Information given —
==*==
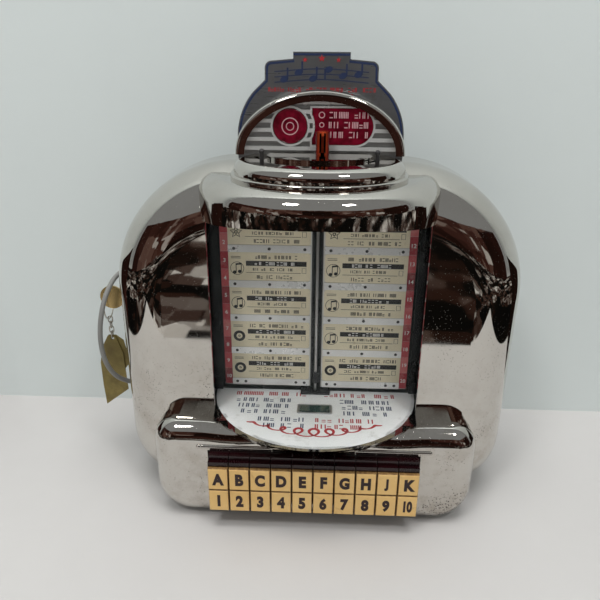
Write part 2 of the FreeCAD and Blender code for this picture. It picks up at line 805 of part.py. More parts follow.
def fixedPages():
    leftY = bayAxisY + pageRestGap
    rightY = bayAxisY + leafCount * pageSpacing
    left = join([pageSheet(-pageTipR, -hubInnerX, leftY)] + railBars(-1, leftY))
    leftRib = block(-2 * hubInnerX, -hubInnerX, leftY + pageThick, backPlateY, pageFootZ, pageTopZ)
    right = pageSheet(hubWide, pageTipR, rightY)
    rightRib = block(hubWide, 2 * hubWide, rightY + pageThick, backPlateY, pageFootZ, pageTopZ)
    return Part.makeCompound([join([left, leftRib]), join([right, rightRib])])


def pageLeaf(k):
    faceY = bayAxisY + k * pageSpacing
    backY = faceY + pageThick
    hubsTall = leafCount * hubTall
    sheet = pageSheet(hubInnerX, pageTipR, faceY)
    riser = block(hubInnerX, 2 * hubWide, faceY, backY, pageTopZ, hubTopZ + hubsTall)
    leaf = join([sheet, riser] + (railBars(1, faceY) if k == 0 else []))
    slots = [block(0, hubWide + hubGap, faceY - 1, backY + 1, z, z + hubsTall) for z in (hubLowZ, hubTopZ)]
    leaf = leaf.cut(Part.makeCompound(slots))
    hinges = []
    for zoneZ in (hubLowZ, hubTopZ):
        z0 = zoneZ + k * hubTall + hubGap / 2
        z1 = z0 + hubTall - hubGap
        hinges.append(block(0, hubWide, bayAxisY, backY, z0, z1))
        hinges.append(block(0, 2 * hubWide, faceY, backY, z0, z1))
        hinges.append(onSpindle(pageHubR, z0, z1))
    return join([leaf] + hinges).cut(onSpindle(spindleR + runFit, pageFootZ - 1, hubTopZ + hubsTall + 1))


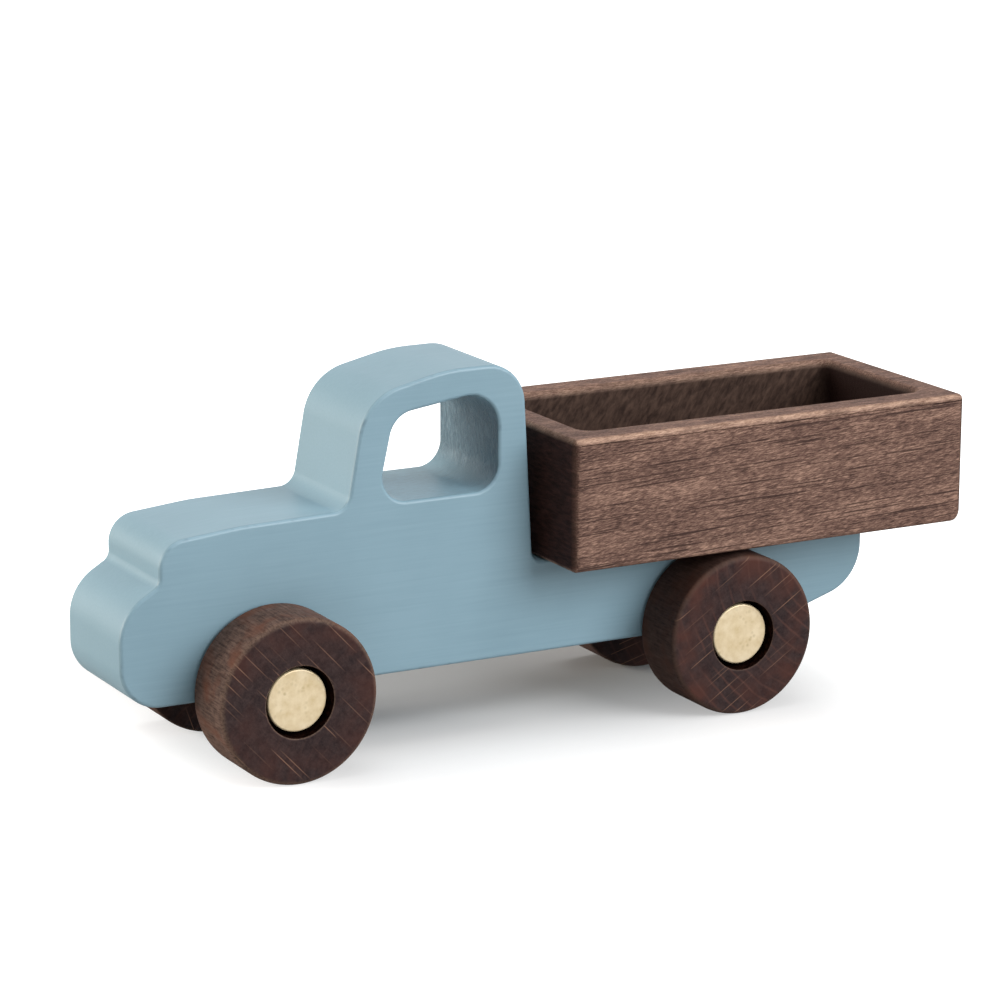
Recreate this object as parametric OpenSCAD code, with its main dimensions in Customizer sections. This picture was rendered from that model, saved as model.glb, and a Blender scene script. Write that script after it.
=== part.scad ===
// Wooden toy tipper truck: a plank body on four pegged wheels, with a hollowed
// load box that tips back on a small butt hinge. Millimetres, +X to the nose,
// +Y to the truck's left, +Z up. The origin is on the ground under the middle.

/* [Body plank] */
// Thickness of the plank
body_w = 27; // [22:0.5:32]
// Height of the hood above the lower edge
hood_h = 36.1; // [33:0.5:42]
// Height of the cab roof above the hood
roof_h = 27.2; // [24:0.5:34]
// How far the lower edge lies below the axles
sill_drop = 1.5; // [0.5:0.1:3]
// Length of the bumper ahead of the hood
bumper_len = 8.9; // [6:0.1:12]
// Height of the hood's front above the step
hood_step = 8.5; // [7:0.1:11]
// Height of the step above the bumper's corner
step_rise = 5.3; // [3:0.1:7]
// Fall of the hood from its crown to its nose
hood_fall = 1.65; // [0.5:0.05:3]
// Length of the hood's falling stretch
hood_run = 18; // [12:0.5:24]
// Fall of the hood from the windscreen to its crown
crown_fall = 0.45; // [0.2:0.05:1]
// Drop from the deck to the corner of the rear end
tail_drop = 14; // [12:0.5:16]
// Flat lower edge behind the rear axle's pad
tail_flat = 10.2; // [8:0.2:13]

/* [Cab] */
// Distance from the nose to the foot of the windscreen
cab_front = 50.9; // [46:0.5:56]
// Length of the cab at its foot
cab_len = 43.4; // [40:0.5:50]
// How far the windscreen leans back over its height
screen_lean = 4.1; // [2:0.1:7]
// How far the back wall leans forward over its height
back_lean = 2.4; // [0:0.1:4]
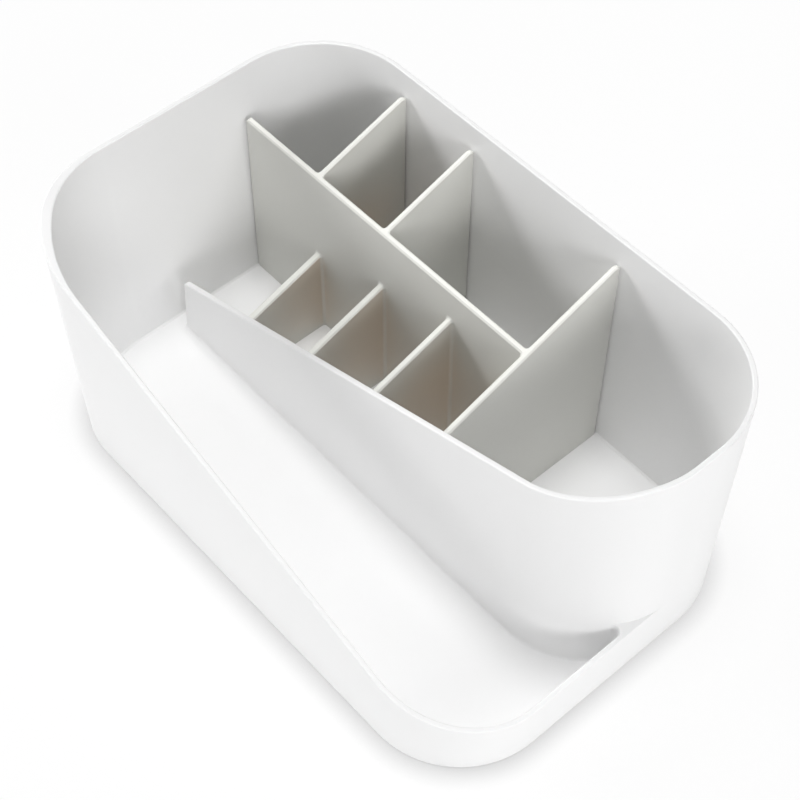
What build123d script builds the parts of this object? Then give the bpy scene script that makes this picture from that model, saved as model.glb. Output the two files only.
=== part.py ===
==*==
To be done —
The records above should be returned exactly.

Solution to the problem —
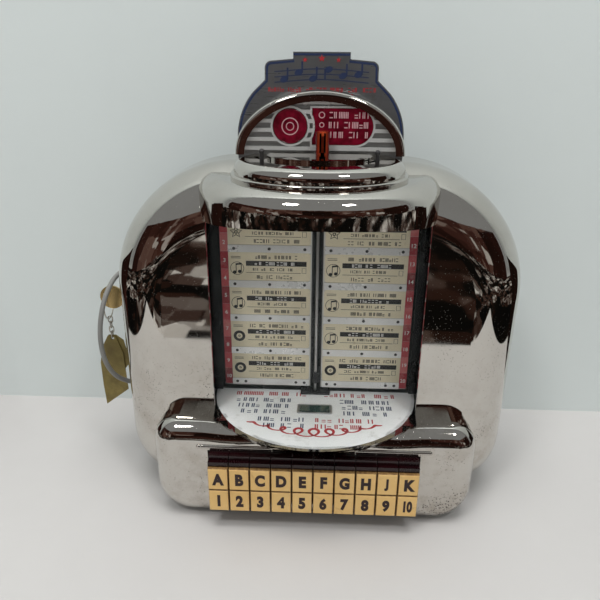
Write part 2 of the FreeCAD and Blender code for this picture. It picks up at line 805 of part.py. More parts follow.
def fixedPages():
    leftY = bayAxisY + pageRestGap
    rightY = bayAxisY + leafCount * pageSpacing
    left = join([pageSheet(-pageTipR, -hubInnerX, leftY)] + railBars(-1, leftY))
    leftRib = block(-2 * hubInnerX, -hubInnerX, leftY + pageThick, backPlateY, pageFootZ, pageTopZ)
    right = pageSheet(hubWide, pageTipR, rightY)
    rightRib = block(hubWide, 2 * hubWide, rightY + pageThick, backPlateY, pageFootZ, pageTopZ)
    return Part.makeCompound([join([left, leftRib]), join([right, rightRib])])


def pageLeaf(k):
    faceY = bayAxisY + k * pageSpacing
    backY = faceY + pageThick
    hubsTall = leafCount * hubTall
    sheet = pageSheet(hubInnerX, pageTipR, faceY)
    riser = block(hubInnerX, 2 * hubWide, faceY, backY, pageTopZ, hubTopZ + hubsTall)
    leaf = join([sheet, riser] + (railBars(1, faceY) if k == 0 else []))
    slots = [block(0, hubWide + hubGap, faceY - 1, backY + 1, z, z + hubsTall) for z in (hubLowZ, hubTopZ)]
    leaf = leaf.cut(Part.makeCompound(slots))
    hinges = []
    for zoneZ in (hubLowZ, hubTopZ):
        z0 = zoneZ + k * hubTall + hubGap / 2
        z1 = z0 + hubTall - hubGap
        hinges.append(block(0, hubWide, bayAxisY, backY, z0, z1))
        hinges.append(block(0, 2 * hubWide, faceY, backY, z0, z1))
        hinges.append(onSpindle(pageHubR, z0, z1))
    return join([leaf] + hinges).cut(onSpindle(spindleR + runFit, pageFootZ - 1, hubTopZ + hubsTall + 1))


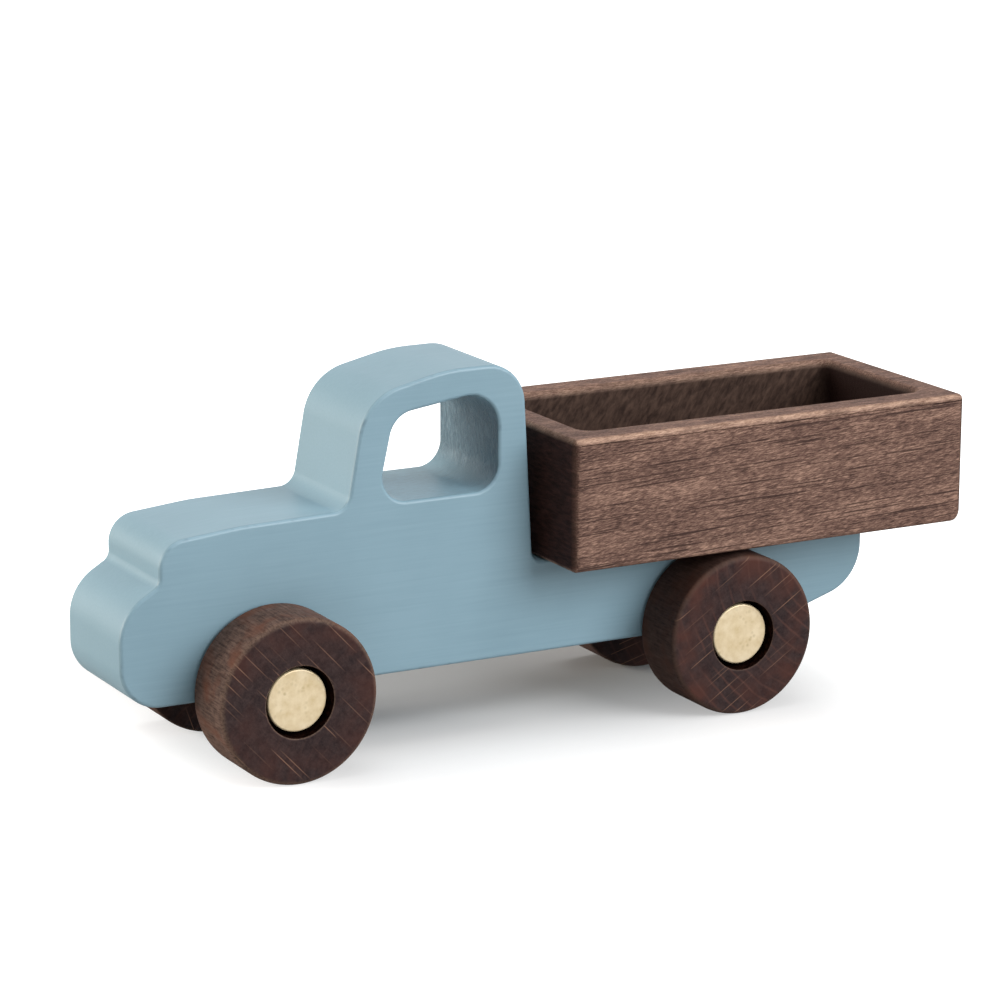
Recreate this object as parametric OpenSCAD code, with its main dimensions in Customizer sections. This picture was rendered from that model, saved as model.glb, and a Blender scene script. Write that script after it.
=== part.scad ===
// Wooden toy tipper truck: a plank body on four pegged wheels, with a hollowed
// load box that tips back on a small butt hinge. Millimetres, +X to the nose,
// +Y to the truck's left, +Z up. The origin is on the ground under the middle.

/* [Body plank] */
// Thickness of the plank
body_w = 27; // [22:0.5:32]
// Height of the hood above the lower edge
hood_h = 36.1; // [33:0.5:42]
// Height of the cab roof above the hood
roof_h = 27.2; // [24:0.5:34]
// How far the lower edge lies below the axles
sill_drop = 1.5; // [0.5:0.1:3]
// Length of the bumper ahead of the hood
bumper_len = 8.9; // [6:0.1:12]
// Height of the hood's front above the step
hood_step = 8.5; // [7:0.1:11]
// Height of the step above the bumper's corner
step_rise = 5.3; // [3:0.1:7]
// Fall of the hood from its crown to its nose
hood_fall = 1.65; // [0.5:0.05:3]
// Length of the hood's falling stretch
hood_run = 18; // [12:0.5:24]
// Fall of the hood from the windscreen to its crown
crown_fall = 0.45; // [0.2:0.05:1]
// Drop from the deck to the corner of the rear end
tail_drop = 14; // [12:0.5:16]
// Flat lower edge behind the rear axle's pad
tail_flat = 10.2; // [8:0.2:13]

/* [Cab] */
// Distance from the nose to the foot of the windscreen
cab_front = 50.9; // [46:0.5:56]
// Length of the cab at its foot
cab_len = 43.4; // [40:0.5:50]
// How far the windscreen leans back over its height
screen_lean = 4.1; // [2:0.1:7]
// How far the back wall leans forward over its height
back_lean = 2.4; // [0:0.1:4]
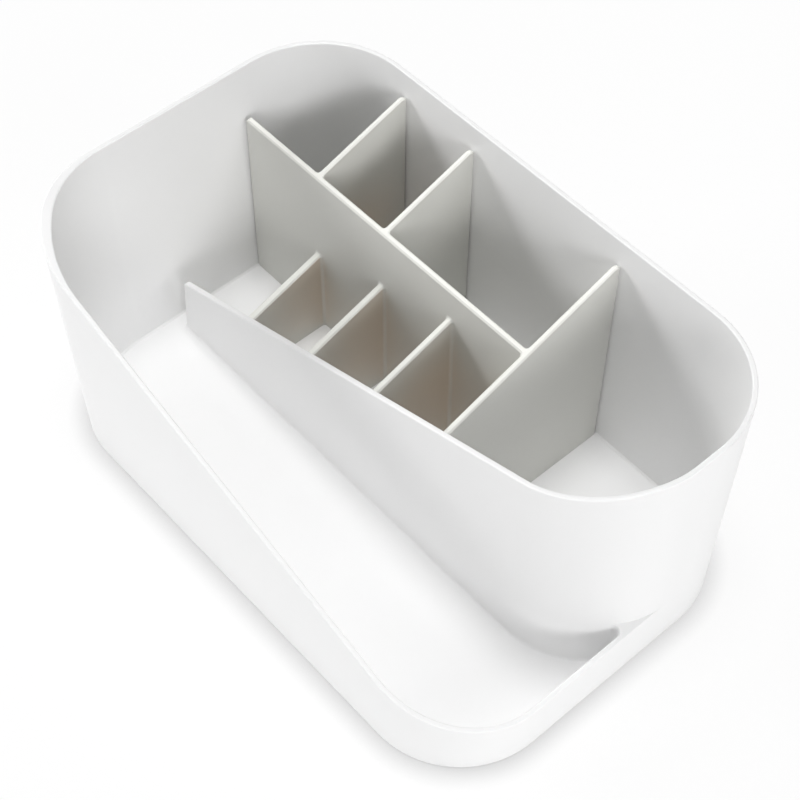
What build123d script builds the parts of this object? Then give the bpy scene script that makes this picture from that model, saved as model.glb. Output the two files only.
=== part.py ===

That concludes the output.